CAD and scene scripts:
::::
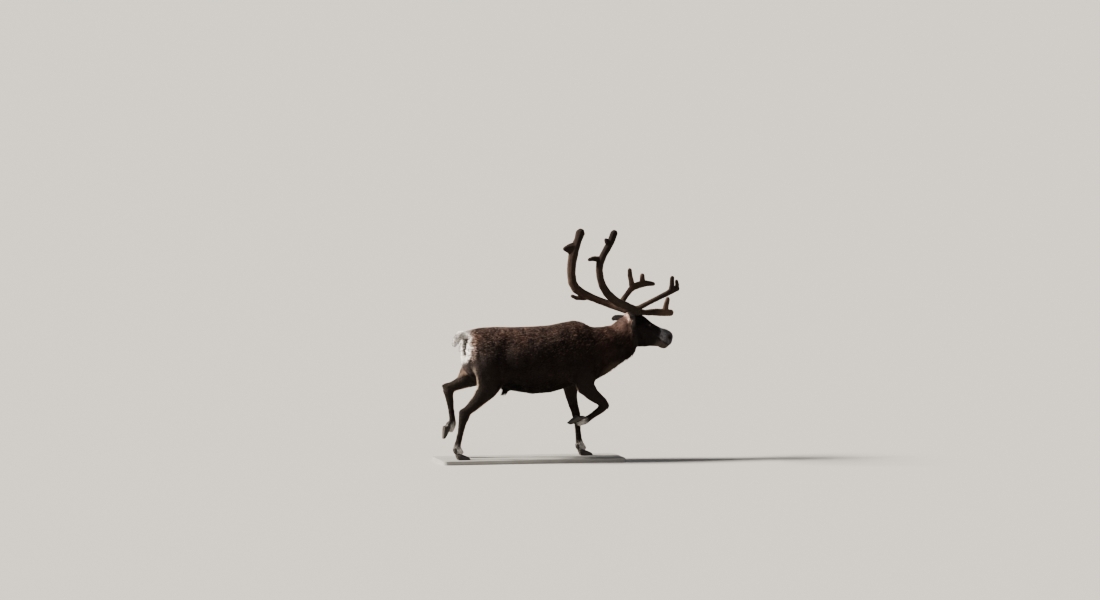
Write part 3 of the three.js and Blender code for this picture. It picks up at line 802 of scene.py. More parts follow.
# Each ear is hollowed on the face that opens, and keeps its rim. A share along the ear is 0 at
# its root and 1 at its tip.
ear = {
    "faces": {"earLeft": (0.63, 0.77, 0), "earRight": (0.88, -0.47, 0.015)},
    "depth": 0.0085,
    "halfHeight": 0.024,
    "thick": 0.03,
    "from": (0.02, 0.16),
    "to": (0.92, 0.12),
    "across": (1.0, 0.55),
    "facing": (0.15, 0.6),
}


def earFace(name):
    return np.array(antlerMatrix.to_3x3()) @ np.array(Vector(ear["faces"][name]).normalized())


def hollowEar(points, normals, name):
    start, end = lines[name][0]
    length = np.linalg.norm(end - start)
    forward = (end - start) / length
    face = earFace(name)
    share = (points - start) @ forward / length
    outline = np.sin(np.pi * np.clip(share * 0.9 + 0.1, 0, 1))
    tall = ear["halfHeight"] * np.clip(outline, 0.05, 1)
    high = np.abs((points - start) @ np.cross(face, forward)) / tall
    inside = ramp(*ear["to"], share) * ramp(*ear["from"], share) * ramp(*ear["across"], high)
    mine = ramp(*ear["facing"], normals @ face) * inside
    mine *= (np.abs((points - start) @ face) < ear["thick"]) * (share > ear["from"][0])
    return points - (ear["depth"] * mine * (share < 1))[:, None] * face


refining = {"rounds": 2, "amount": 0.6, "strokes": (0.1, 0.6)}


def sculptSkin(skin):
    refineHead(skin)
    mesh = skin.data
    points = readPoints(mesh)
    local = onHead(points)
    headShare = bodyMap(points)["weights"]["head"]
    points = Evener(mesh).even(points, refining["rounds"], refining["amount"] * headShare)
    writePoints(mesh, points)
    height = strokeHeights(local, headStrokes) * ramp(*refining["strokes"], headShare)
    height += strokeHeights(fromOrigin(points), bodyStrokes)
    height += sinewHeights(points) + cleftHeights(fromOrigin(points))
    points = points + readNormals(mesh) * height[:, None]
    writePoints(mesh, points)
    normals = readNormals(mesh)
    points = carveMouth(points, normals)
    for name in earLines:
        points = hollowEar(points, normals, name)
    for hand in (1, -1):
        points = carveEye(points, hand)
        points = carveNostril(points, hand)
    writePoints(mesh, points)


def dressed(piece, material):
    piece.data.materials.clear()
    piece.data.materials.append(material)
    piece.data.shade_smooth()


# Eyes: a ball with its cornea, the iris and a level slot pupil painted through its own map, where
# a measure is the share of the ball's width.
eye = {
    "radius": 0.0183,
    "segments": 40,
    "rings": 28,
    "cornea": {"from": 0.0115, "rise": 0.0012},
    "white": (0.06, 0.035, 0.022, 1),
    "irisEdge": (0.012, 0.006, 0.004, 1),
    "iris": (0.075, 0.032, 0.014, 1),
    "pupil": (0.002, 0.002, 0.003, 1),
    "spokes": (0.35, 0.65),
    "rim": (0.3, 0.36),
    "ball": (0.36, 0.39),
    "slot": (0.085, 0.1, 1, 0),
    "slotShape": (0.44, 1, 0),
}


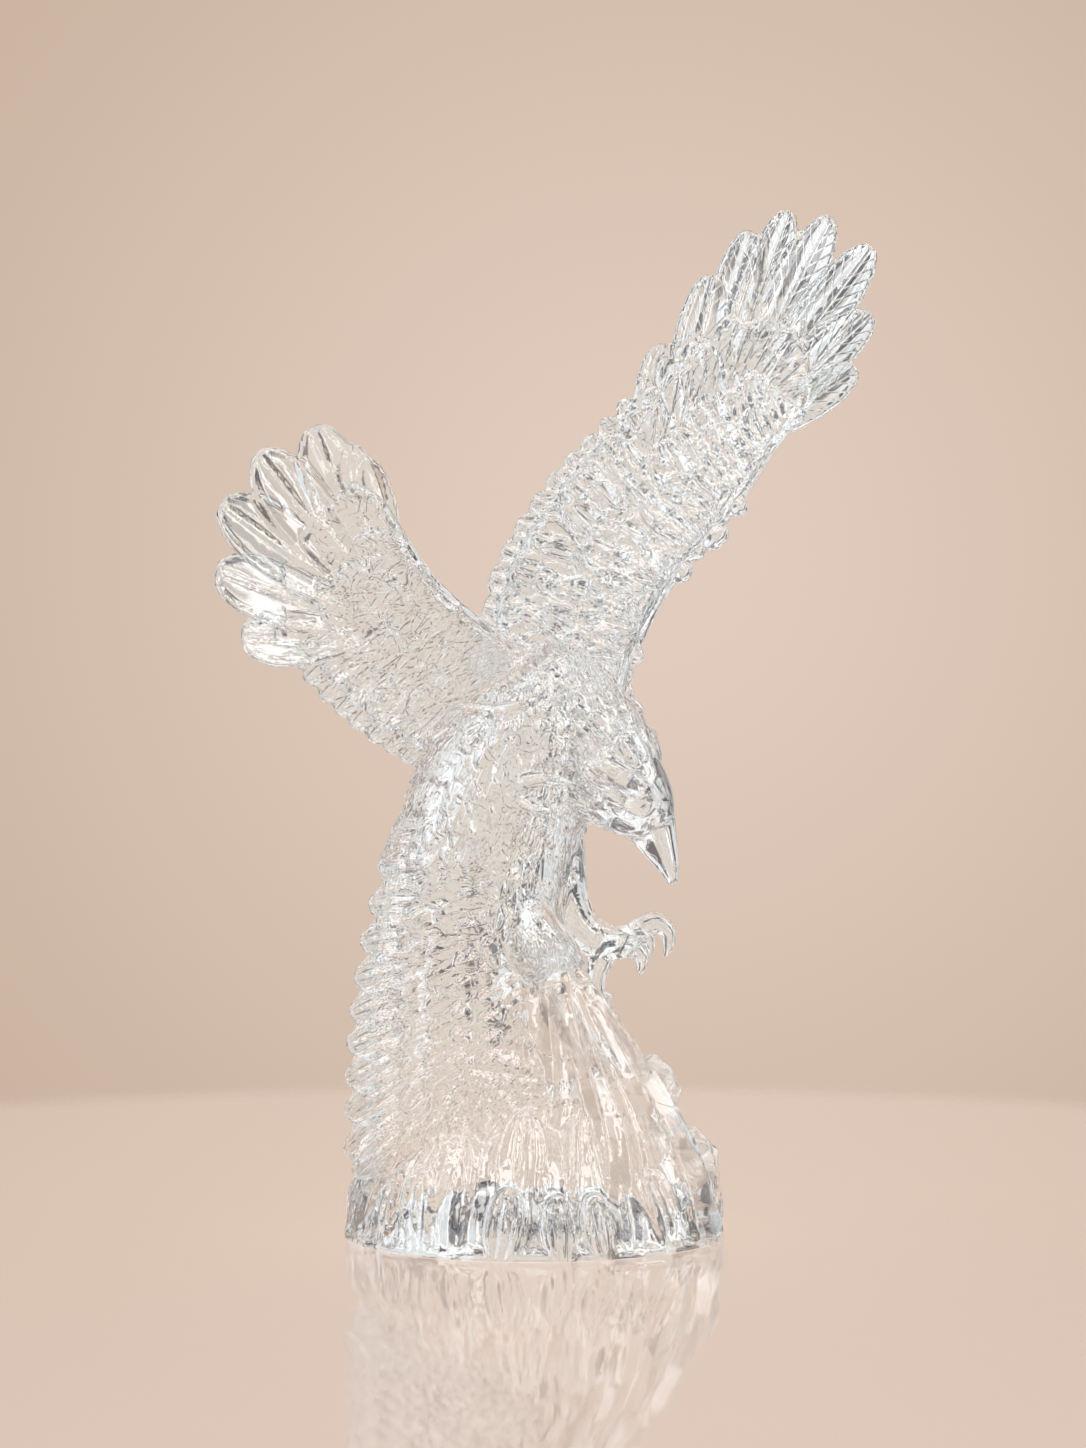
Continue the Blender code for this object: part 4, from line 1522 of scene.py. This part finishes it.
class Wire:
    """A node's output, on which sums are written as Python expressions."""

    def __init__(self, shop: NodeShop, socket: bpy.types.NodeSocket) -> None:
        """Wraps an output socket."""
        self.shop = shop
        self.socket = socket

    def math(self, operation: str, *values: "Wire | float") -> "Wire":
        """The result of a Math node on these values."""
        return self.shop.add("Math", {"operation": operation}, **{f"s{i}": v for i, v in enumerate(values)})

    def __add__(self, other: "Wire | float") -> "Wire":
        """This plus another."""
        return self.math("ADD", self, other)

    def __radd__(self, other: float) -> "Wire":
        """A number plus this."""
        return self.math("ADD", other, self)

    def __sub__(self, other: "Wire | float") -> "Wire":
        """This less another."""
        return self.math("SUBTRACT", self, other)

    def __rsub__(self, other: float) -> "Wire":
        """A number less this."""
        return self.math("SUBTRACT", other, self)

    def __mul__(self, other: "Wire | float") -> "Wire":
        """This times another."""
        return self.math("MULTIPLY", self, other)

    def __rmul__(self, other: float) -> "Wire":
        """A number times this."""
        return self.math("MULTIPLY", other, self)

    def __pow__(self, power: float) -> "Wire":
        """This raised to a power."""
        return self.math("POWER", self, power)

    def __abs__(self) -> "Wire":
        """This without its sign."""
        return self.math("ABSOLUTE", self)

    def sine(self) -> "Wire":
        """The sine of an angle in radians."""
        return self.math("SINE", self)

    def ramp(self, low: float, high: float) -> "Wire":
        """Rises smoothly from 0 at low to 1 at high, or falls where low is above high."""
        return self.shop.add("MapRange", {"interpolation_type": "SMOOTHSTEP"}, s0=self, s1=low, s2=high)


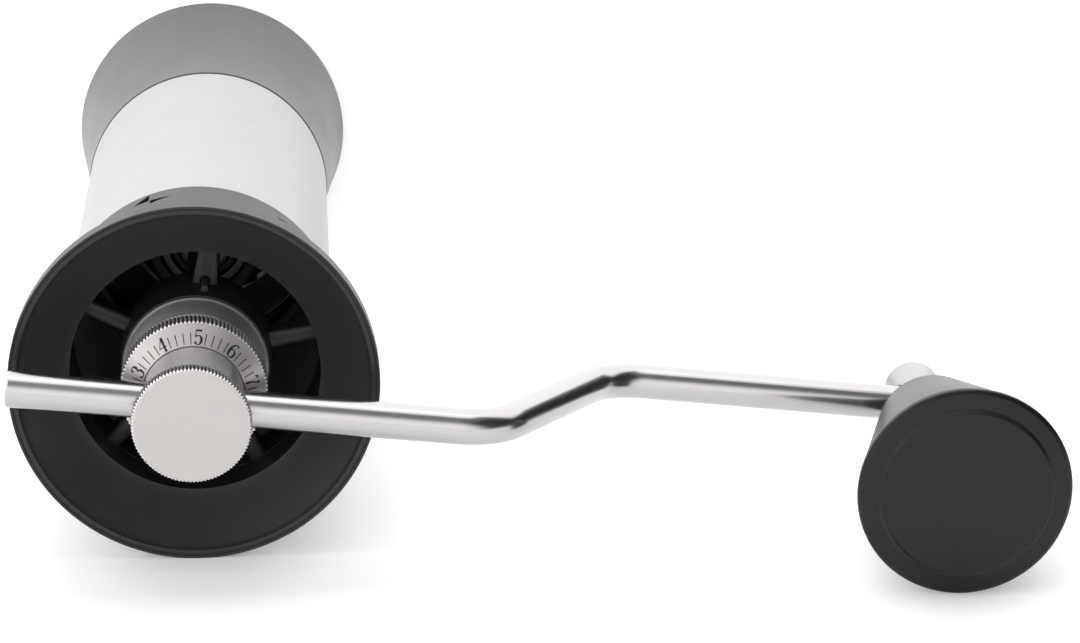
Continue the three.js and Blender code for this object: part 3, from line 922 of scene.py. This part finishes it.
::::
DIRECTIONS FOR THIS TASK => Extract all the entries word for word.

RESULT FOR THIS TASK =>
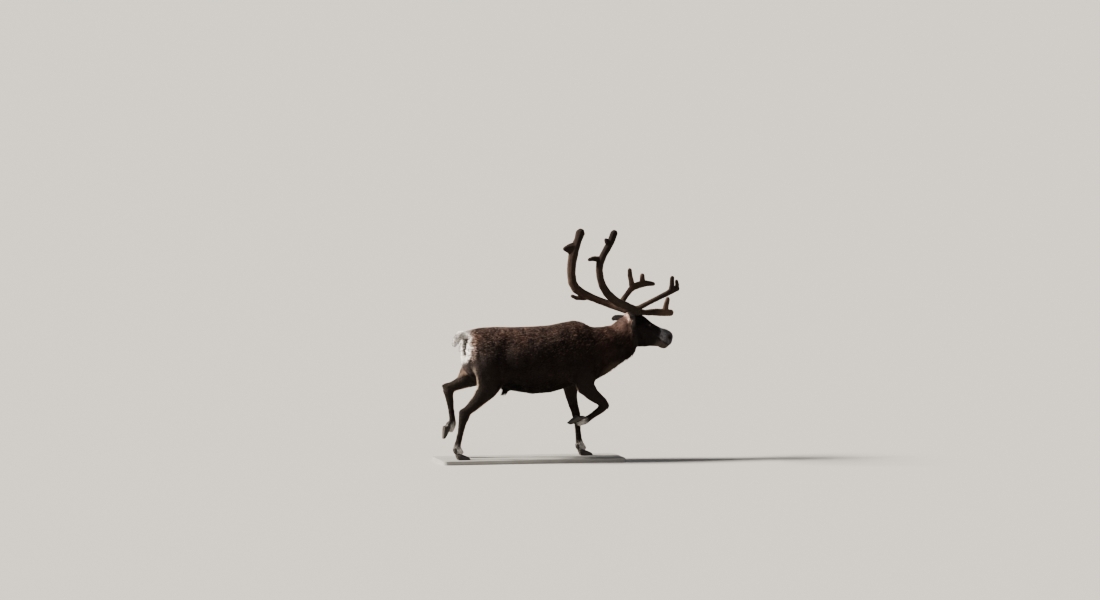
Write part 3 of the three.js and Blender code for this picture. It picks up at line 802 of scene.py. More parts follow.
# Each ear is hollowed on the face that opens, and keeps its rim. A share along the ear is 0 at
# its root and 1 at its tip.
ear = {
    "faces": {"earLeft": (0.63, 0.77, 0), "earRight": (0.88, -0.47, 0.015)},
    "depth": 0.0085,
    "halfHeight": 0.024,
    "thick": 0.03,
    "from": (0.02, 0.16),
    "to": (0.92, 0.12),
    "across": (1.0, 0.55),
    "facing": (0.15, 0.6),
}


def earFace(name):
    return np.array(antlerMatrix.to_3x3()) @ np.array(Vector(ear["faces"][name]).normalized())


def hollowEar(points, normals, name):
    start, end = lines[name][0]
    length = np.linalg.norm(end - start)
    forward = (end - start) / length
    face = earFace(name)
    share = (points - start) @ forward / length
    outline = np.sin(np.pi * np.clip(share * 0.9 + 0.1, 0, 1))
    tall = ear["halfHeight"] * np.clip(outline, 0.05, 1)
    high = np.abs((points - start) @ np.cross(face, forward)) / tall
    inside = ramp(*ear["to"], share) * ramp(*ear["from"], share) * ramp(*ear["across"], high)
    mine = ramp(*ear["facing"], normals @ face) * inside
    mine *= (np.abs((points - start) @ face) < ear["thick"]) * (share > ear["from"][0])
    return points - (ear["depth"] * mine * (share < 1))[:, None] * face


refining = {"rounds": 2, "amount": 0.6, "strokes": (0.1, 0.6)}


def sculptSkin(skin):
    refineHead(skin)
    mesh = skin.data
    points = readPoints(mesh)
    local = onHead(points)
    headShare = bodyMap(points)["weights"]["head"]
    points = Evener(mesh).even(points, refining["rounds"], refining["amount"] * headShare)
    writePoints(mesh, points)
    height = strokeHeights(local, headStrokes) * ramp(*refining["strokes"], headShare)
    height += strokeHeights(fromOrigin(points), bodyStrokes)
    height += sinewHeights(points) + cleftHeights(fromOrigin(points))
    points = points + readNormals(mesh) * height[:, None]
    writePoints(mesh, points)
    normals = readNormals(mesh)
    points = carveMouth(points, normals)
    for name in earLines:
        points = hollowEar(points, normals, name)
    for hand in (1, -1):
        points = carveEye(points, hand)
        points = carveNostril(points, hand)
    writePoints(mesh, points)


def dressed(piece, material):
    piece.data.materials.clear()
    piece.data.materials.append(material)
    piece.data.shade_smooth()


# Eyes: a ball with its cornea, the iris and a level slot pupil painted through its own map, where
# a measure is the share of the ball's width.
eye = {
    "radius": 0.0183,
    "segments": 40,
    "rings": 28,
    "cornea": {"from": 0.0115, "rise": 0.0012},
    "white": (0.06, 0.035, 0.022, 1),
    "irisEdge": (0.012, 0.006, 0.004, 1),
    "iris": (0.075, 0.032, 0.014, 1),
    "pupil": (0.002, 0.002, 0.003, 1),
    "spokes": (0.35, 0.65),
    "rim": (0.3, 0.36),
    "ball": (0.36, 0.39),
    "slot": (0.085, 0.1, 1, 0),
    "slotShape": (0.44, 1, 0),
}


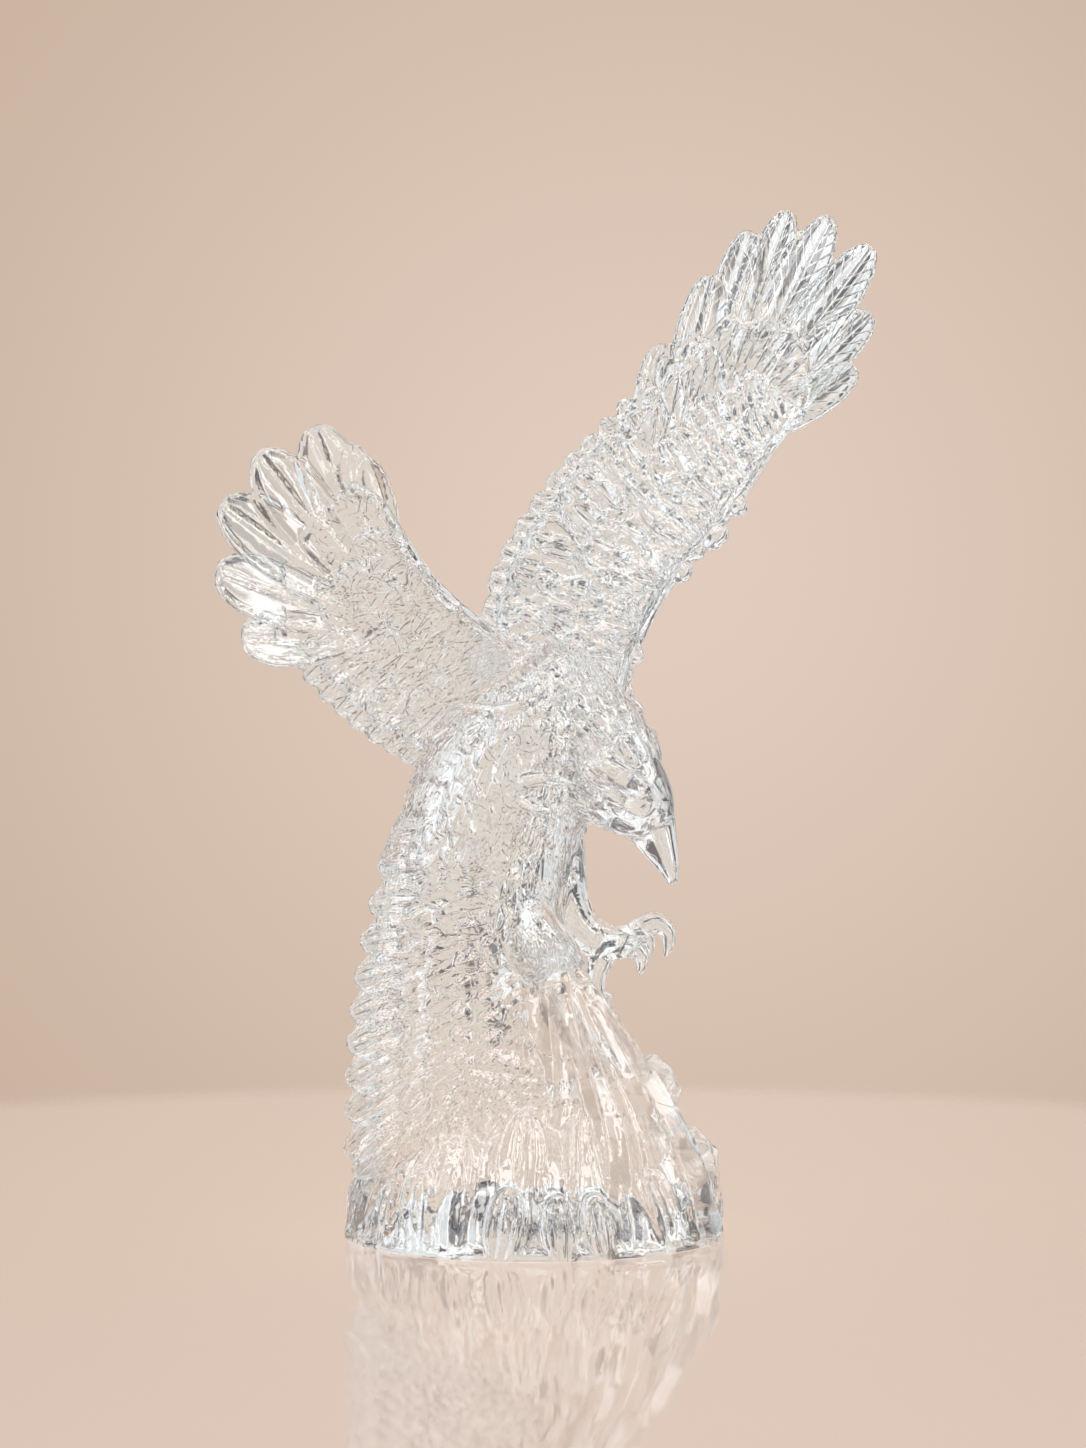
Continue the Blender code for this object: part 4, from line 1522 of scene.py. This part finishes it.
class Wire:
    """A node's output, on which sums are written as Python expressions."""

    def __init__(self, shop: NodeShop, socket: bpy.types.NodeSocket) -> None:
        """Wraps an output socket."""
        self.shop = shop
        self.socket = socket

    def math(self, operation: str, *values: "Wire | float") -> "Wire":
        """The result of a Math node on these values."""
        return self.shop.add("Math", {"operation": operation}, **{f"s{i}": v for i, v in enumerate(values)})

    def __add__(self, other: "Wire | float") -> "Wire":
        """This plus another."""
        return self.math("ADD", self, other)

    def __radd__(self, other: float) -> "Wire":
        """A number plus this."""
        return self.math("ADD", other, self)

    def __sub__(self, other: "Wire | float") -> "Wire":
        """This less another."""
        return self.math("SUBTRACT", self, other)

    def __rsub__(self, other: float) -> "Wire":
        """A number less this."""
        return self.math("SUBTRACT", other, self)

    def __mul__(self, other: "Wire | float") -> "Wire":
        """This times another."""
        return self.math("MULTIPLY", self, other)

    def __rmul__(self, other: float) -> "Wire":
        """A number times this."""
        return self.math("MULTIPLY", other, self)

    def __pow__(self, power: float) -> "Wire":
        """This raised to a power."""
        return self.math("POWER", self, power)

    def __abs__(self) -> "Wire":
        """This without its sign."""
        return self.math("ABSOLUTE", self)

    def sine(self) -> "Wire":
        """The sine of an angle in radians."""
        return self.math("SINE", self)

    def ramp(self, low: float, high: float) -> "Wire":
        """Rises smoothly from 0 at low to 1 at high, or falls where low is above high."""
        return self.shop.add("MapRange", {"interpolation_type": "SMOOTHSTEP"}, s0=self, s1=low, s2=high)


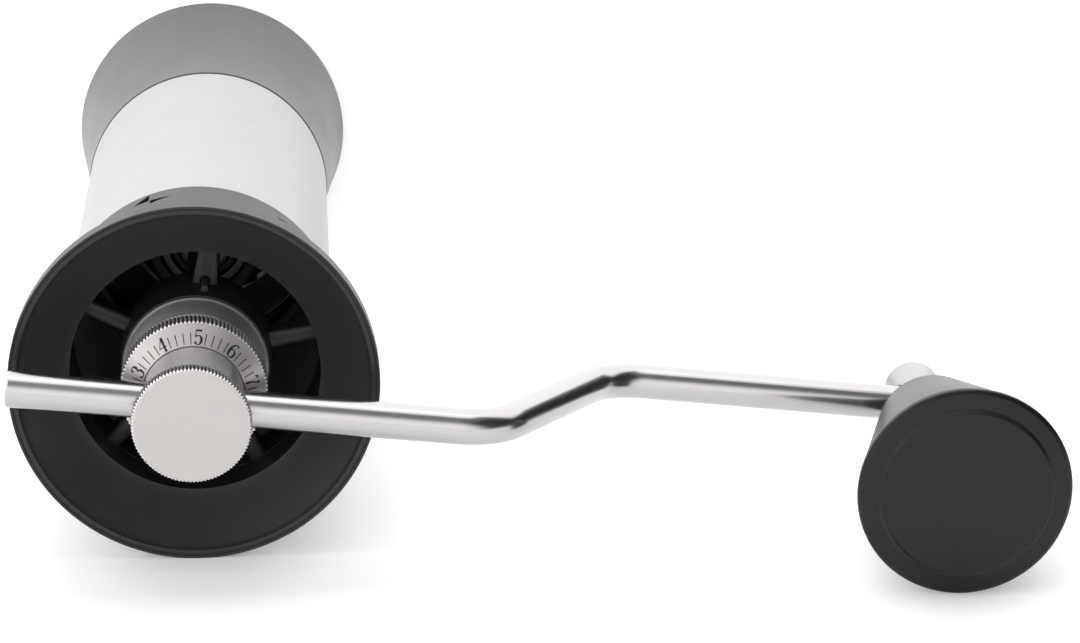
Continue the three.js and Blender code for this object: part 3, from line 922 of scene.py. This part finishes it.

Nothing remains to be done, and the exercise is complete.